Using the definition used for the HSMR, the same SHMI indicator identifies 20% of trusts (29/142) as “high outliers,” whereas the SHMI’s own definition generates only 8% (11/142), a somewhat more plausible figure.
The difference between the observed and expected number of deaths has been called “excess deaths,” a term used in the Bristol Royal Infirmary inquiry: as the head of that statistical team, I deeply regret this use as it so readily translates, whether through ignorance or mendacity, into “needless deaths.”
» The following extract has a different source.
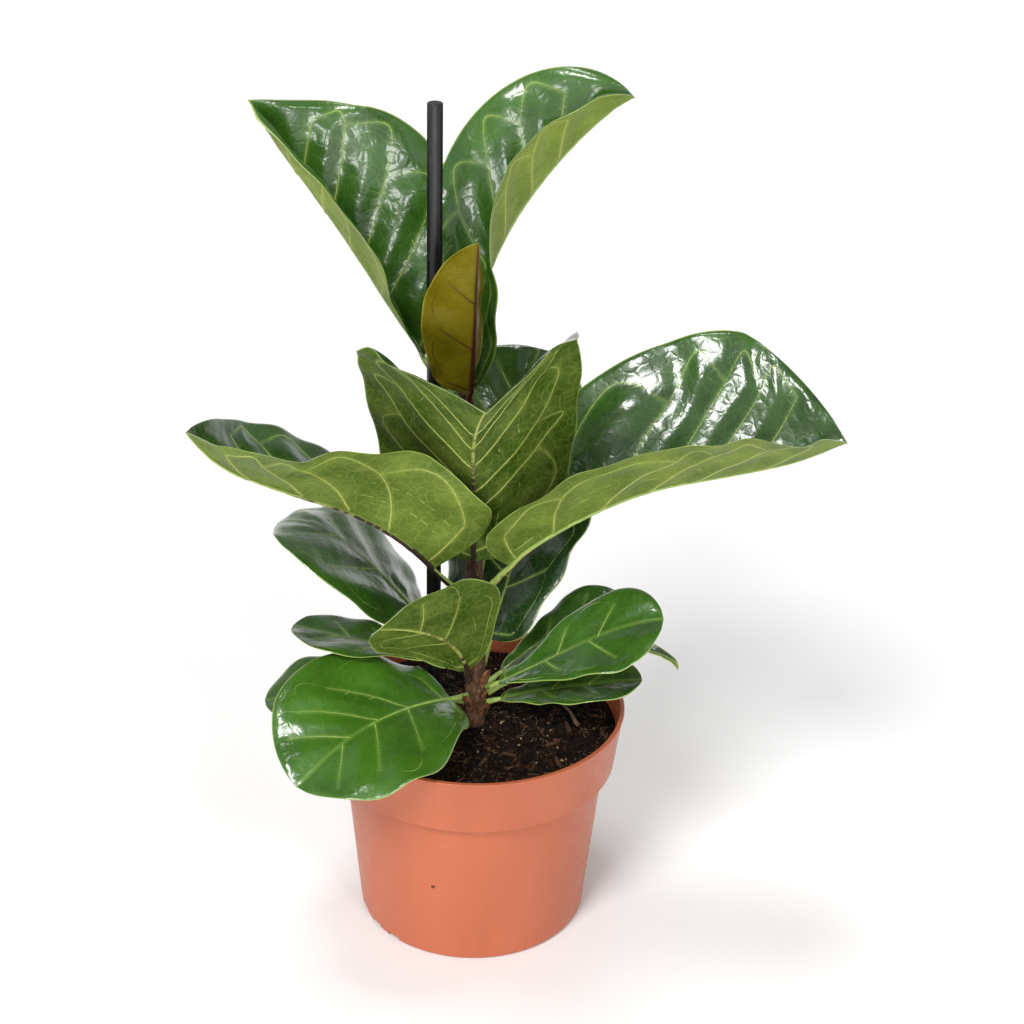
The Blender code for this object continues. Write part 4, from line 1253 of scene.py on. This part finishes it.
def add_light(name, kind, energy, towards, **values):
    """A lamp that shines from the given direction."""
    light = bpy.data.lights.new(name, kind)
    light.energy = energy
    for key, value in values.items():
        setattr(light, key, value)
    lamp = bpy.data.objects.new(name, light)
    bpy.context.scene.collection.objects.link(lamp)
    lamp.rotation_euler = Vector(towards).to_track_quat("Z", "Y").to_euler()
    return lamp


def build_stage():
    stage = settings("stage")
    bpy.ops.mesh.primitive_plane_add(size=FLOOR_SIZE, location=(0, 0, 0))
    floor = bpy.context.object
    floor.name = "studio_floor"
    material, tree = new_material("painted_studio_floor")
    spot = add_node(tree, "ShaderNodeTexCoord").outputs["Object"]
    cloud = add_node(tree, "ShaderNodeTexNoise", {"Vector": spot, "Scale": 3.0})
    mixed = add_node(tree, "ShaderNodeMix", {"Factor": cloud, "A": stage.floor, "B": stage.floor_dull},
                     data_type="RGBA")
    floor.data.materials.append(close_material(material, tree, {"Base Color": mixed,
                                                                "Roughness": 0.9}))

    world = bpy.data.worlds.new("studio")
    world.use_nodes = True
    # a white cyclorama round the horizon, darker overhead so that dark leaves keep their depth
    sky = world.node_tree
    sky.nodes.clear()
    spot = add_node(sky, "ShaderNodeTexCoord").outputs["Generated"]
    rise = add_node(sky, "ShaderNodeSeparateXYZ", {"Vector": spot}).outputs["Z"]
    glow = add_node(sky, "ShaderNodeMapRange", {
        "Value": rise, "From Min": DOME_RISE[0], "From Max": DOME_RISE[1],
        "To Min": DOME_GLOW[0], "To Max": DOME_GLOW[1],
    })
    dome = add_node(sky, "ShaderNodeBackground", {"Color": (1, 1, 1, 1), "Strength": glow})
    add_node(sky, "ShaderNodeOutputWorld", {"Surface": dome})
    bpy.context.scene.world = world
    bpy.context.scene.view_settings.view_transform = "Standard"

    for name, (towards, strength, spread) in SUNS.items():
        add_light(name, "SUN", strength, towards, angle=math.radians(spread))
    for name, (spot, size, power) in SOFTBOXES.items():
        lamp = add_light(name, "AREA", power, Vector(spot) - SOFTBOX_AIM, size=size)
        lamp.location = spot
        lamp.visible_camera = False

    back = Vector((0, -math.cos(stage.elevation), math.sin(stage.elevation)))
    level, rise = Vector((1, 0, 0)), Vector((0, math.sin(stage.elevation), math.cos(stage.elevation)))
    right = math.cos(stage.roll) * level + math.sin(stage.roll) * rise
    data = bpy.data.cameras.new("camera")
    data.sensor_width = SENSOR_WIDTH
    data.lens = stage.lens
    camera = bpy.data.objects.new("camera", data)
    bpy.context.scene.collection.objects.link(camera)
    camera.location = Vector(CAMERA_AIM) + stage.distance * back
    from_axes = np.array([right, back.cross(right), back]).T
    camera.rotation_mode = "QUATERNION"
    camera.rotation_quaternion = Matrix(from_axes.tolist()).to_quaternion()
    bpy.context.scene.camera = camera


# Operators and panel -----------------------------------------------------------------------------

class FIG_OT_pot(bpy.types.Operator):
    """Build the moulded grow pot"""
    bl_idname = "fig.pot"
    bl_label = "Grow Pot"
    bl_options = {"REGISTER", "UNDO"}

    def execute(self, context):
        build_pot()
        return {"FINISHED"}


class FIG_OT_soil(bpy.types.Operator):
    """Build the compost with its crumbs and fibres"""
    bl_idname = "fig.soil"
    bl_label = "Compost"
    bl_options = {"REGISTER", "UNDO"}

    def execute(self, context):
        build_soil()
        return {"FINISHED"}


class FIG_OT_stem(bpy.types.Operator):
    """Build the stem and the scales round it"""
    bl_idname = "fig.stem"
    bl_label = "Stem"
    bl_options = {"REGISTER", "UNDO"}

    def execute(self, context):
        build_stem()
        return {"FINISHED"}


class FIG_OT_stake(bpy.types.Operator):
    """Build the support stake"""
    bl_idname = "fig.stake"
    bl_label = "Support Stake"
    bl_options = {"REGISTER", "UNDO"}

    def execute(self, context):
        build_stake()
        return {"FINISHED"}


class FIG_OT_leaves(bpy.types.Operator):
    """Build the leaves"""
    bl_idname = "fig.leaves"
    bl_label = "Leaves"
    bl_options = {"REGISTER", "UNDO"}

    def execute(self, context):
        build_leaves()
        return {"FINISHED"}


class FIG_OT_sheaths(bpy.types.Operator):
    """Build the bud sheath and the stipules"""
    bl_idname = "fig.sheaths"
    bl_label = "Sheaths"
    bl_options = {"REGISTER", "UNDO"}

    def execute(self, context):
        build_sheaths()
        return {"FINISHED"}


class FIG_OT_stage(bpy.types.Operator):
    """Build the floor, lights and camera"""
    bl_idname = "fig.stage"
    bl_label = "Studio Stage"
    bl_options = {"REGISTER", "UNDO"}

    def execute(self, context):
        build_stage()
        return {"FINISHED"}


OPERATORS = (FIG_OT_pot, FIG_OT_soil, FIG_OT_stem, FIG_OT_stake, FIG_OT_leaves, FIG_OT_sheaths,
             FIG_OT_stage)
GROUPS = {"pot": FigPotSettings, "soil": FigSoilSettings, "stem": FigStemSettings,
          "stake": FigStakeSettings, "leaf": FigLeafSettings, "stage": FigStageSettings}


class FIG_PT_panel(bpy.types.Panel):
    """Lists the operators that build the plant"""
    bl_label = "Fiddle Leaf Fig"
    bl_idname = "FIG_PT_panel"
    bl_space_type = "VIEW_3D"
    bl_region_type = "UI"
    bl_category = "Fig"

    def draw(self, context):
        for operator in OPERATORS:
            self.layout.operator(operator.bl_idname)


def register():
    for name, group in GROUPS.items():
        bpy.utils.register_class(group)
        setattr(bpy.types.Scene, "fig_" + name, PointerProperty(type=group))
    for operator in OPERATORS:
        bpy.utils.register_class(operator)
    bpy.utils.register_class(FIG_PT_panel)


def unregister():
    bpy.utils.unregister_class(FIG_PT_panel)
    for operator in reversed(OPERATORS):
        bpy.utils.unregister_class(operator)
    for name, group in GROUPS.items():
        delattr(bpy.types.Scene, "fig_" + name)
        bpy.utils.unregister_class(group)


def main():
    register()
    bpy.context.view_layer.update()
    for operator in OPERATORS:
        getattr(bpy.ops.fig, operator.bl_idname.split(".")[1])()


if __name__ == "__main__":
    main()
So what about the “1200 needless deaths” at Mid-Staffs? A recent BBC News story claims: “Data shows there were between 400 and 1200 more deaths than would have been expected between 2005 and 2008.”12 But there are no published data that show this, as fully discussed in the first Francis report.13
Like the “1200” at Mid-Staffs, “13,000” threatens to become a “zombie statistic”—one that will not die in spite of repeated demolition.
What can be done?
Keogh has commissioned the development of “a new national indicator on avoidable deaths in hospitals, measured through the introduction of systematic and externally audited case note reviews.”1 Meanwhile, since most of the media and parliament seem incapable of understanding that half of all trusts will have above expected mortality, I would recommend following the Keogh data packs and referring always to potential outliers as “above expected range,” with a clear definition of what this means. And avoid saying what this translates to in terms of numbers of deaths.
Cite this as: BMJ 2013;347:f4893
Competing interests: I have read and understood the BMJ Group policy on declaration of interests and declare the following interests: I headed the statistical team at the Bristol Royal Infirmary Inquiry, acted as a statistical adviser to the Healthcare Commission between 2003 and 2008, and contributed to the development of statistical methods for performance assessment, including those now used for the SHMI indicator.